Yes, there was a big march in Berkeley, thousands chanting and shouting.  Why 
wouldn’t there have been?  I think I remember it.




> On Dec 1, 2015, at 9:17 AM, Louis Proyect <[email protected]> wrote:
> 
> On 12/1/15 12:08 PM, Tom Walker wrote:
>> "...the left was ecstatic..."  In New Jersey, leftists were dancing in
>> the streets. I saw it on T.V.
> 
> I know you are making a stupid joke but the truth is exactly that.
> 
> ---
> 
> After George W. Bush invaded Iraq, the left followed the war with keen 
> interest hoping against hope that the American military would be sent 
> packing in the same fashion as in Vietnam thirty years earlier. Even 
> though there was little evidence of socialist ideology among the Sunni 
> or the Shi’ite militias who fought the Americans more sporadically, the 
> consensus was that they deserved our support.
> 
> Like some of the key battles in Vietnam such as the Tet Offensive of 
> 1968, the battle for Fallujah in 2004 became a turning point in the war. 
> The World Socialist Website 
> (https://www.wsws.org/en/articles/2004/05/fall-m04.html) was ecstatic 
> over the resistance to American imperialism at the time:
> 
>       One resident who spoke to the Los Angles Times described the uprising 
> as a popular revolt against the occupying power. “Every Fallujan who was 
> able to carry weapons participated,” he said. “All of us are mujahedin. 
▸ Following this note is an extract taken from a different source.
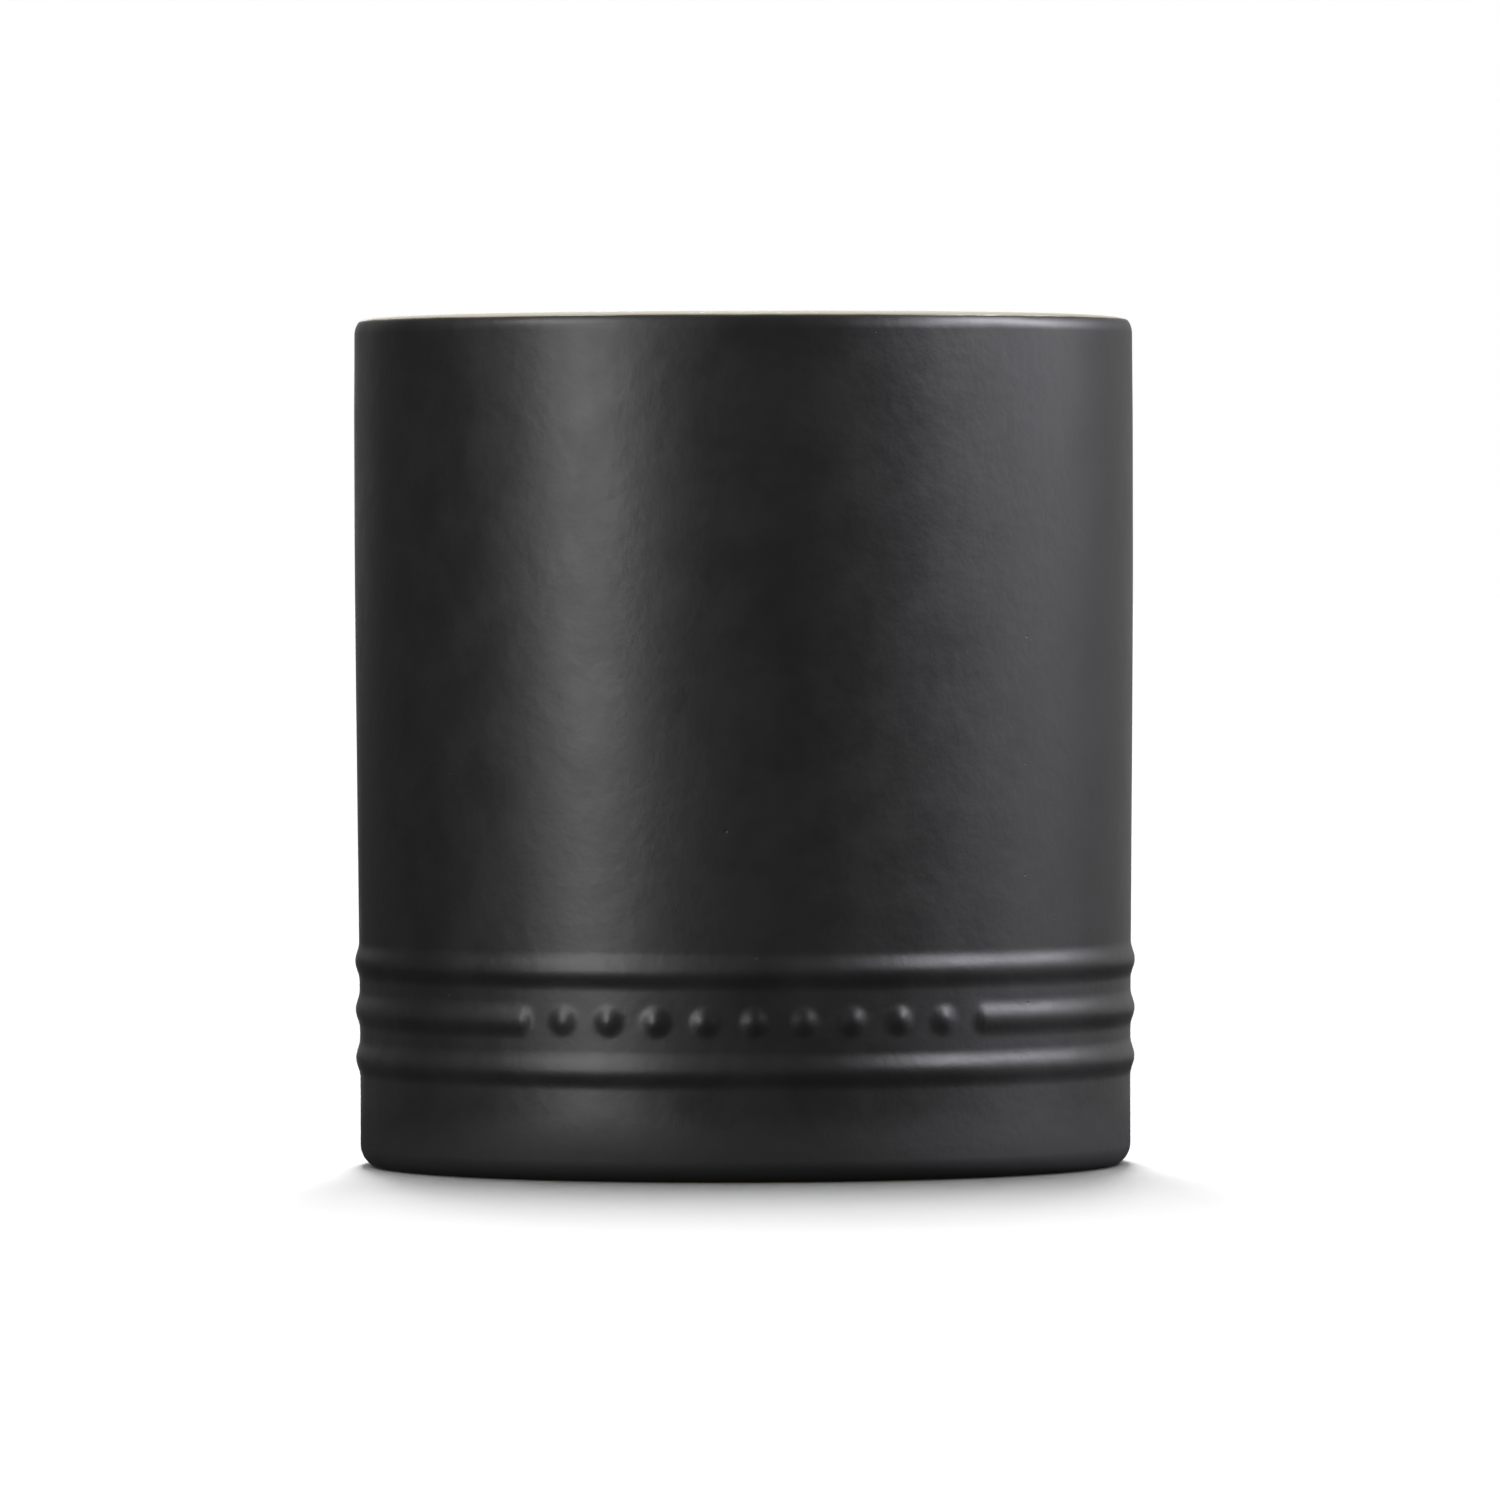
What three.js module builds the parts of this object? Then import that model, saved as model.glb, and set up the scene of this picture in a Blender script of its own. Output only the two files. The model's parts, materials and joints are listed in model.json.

> No masks will be used anymore by the mujahedin. We are struggling 
> openly. Our relationship with the new Iraqi commander and his people is 
> very good. They did not come on the back of the American tanks. They are 
> our sons.” The Times reporter cited a sign hanging on the gate of a 
> mosque that captured the mood. It read, “We are the soldiers of Muhammad 
> and not the soldiers of Saddam. We love death as you love life.”
> 
> Now, 11 years later, mujahideen has become a dirty word on the left. The 
> Arabic word, which refers to people “performing jihad”, is enough to 
> induce a chest-thumping battle cry to “bring it” to ISIS. The same kind 
> of war fever that followed September 11, 2001 is cropping up again in 
> the aftermath of the terrorist massacre in Paris. And, now as then, 
> there are some on the left who call for bombing the jihadists as a way 
> of eradicating terror.
> 
> It was one thing for someone to describe themselves as “soldiers of 
> Muhammad” when they aimed an AK-47 at a marine but when you turn the 
> same weapon on a Baathist soldier today you automatically become an 
> Islamofascist ipso facto. The same rhetoric that Christopher Hitchens 
> would have used back then against the Fallujah fighters is now used 
> routinely against rebels in Syria who are aggregated into an 
> undifferentiated mass of jihadist bogeymen. In a Wall Street Journal 
> op-ed piece titled “Fallujah” dated April 2, 2004 Hitchens wrote: “The 
> mob could have cooked and eaten its victims without making things very 
> much worse.” The “mob”, of course, was a reference to the Sunni fighters 
> and their victims the American marines.
> 
> There was very little interest on the left in exactly what life was like 
> in Fallujah except that we admired the courage of the citizens. But as 
> “liberated territory”, it doesn’t sound that much different from places 
> under ISIS control today as Nir Rosen reported in an article titled 
> “Resistance: Meet the People of Fallujah” 
> (http://socialistreview.org.uk/289/resistance-meet-people-fallujah) that 
> appeared in the October 2004 Socialist Review, the monthly magazine of 
> the British SWP:
> 
>       They had banned alcohol, western films, make-up, hairdressers, 
> 'behaving like women' (ie homosexuality), and even dominoes in the 
> coffee houses. Men found publicly drunk had been flogged, and I was told 
> of a dozen men beaten and imprisoned for selling drugs. Islamic courts 
> were being established in association with mujahideen units and mosque 
> leaders, meting out punishment consistent with the Koran. Erstwhile 
> Ba'ath Party members told me they were expiating the sins of their 
> former secularism, and Ba'ath ideology had now become Islamist. An 
> assistant to the mayor confirmed that there were Islamic courts with 
> their own qadis, or judges, who acted independently of the police.
> 
> Did the left somehow miss that Fallujah bore a striking resemblance to 
> ISIS or Taliban-controlled territory? To its credit, it largely 
> understood that such “conservative” social norms were not a litmus test. 
> It was up to the Iraqis themselves to decide how to organize their 
> society, not outside powers with an air force ready to impose 
> Enlightenment values through napalm or what Rudyard Kipling referred to 
> as taking up “the White Man’s Burden”.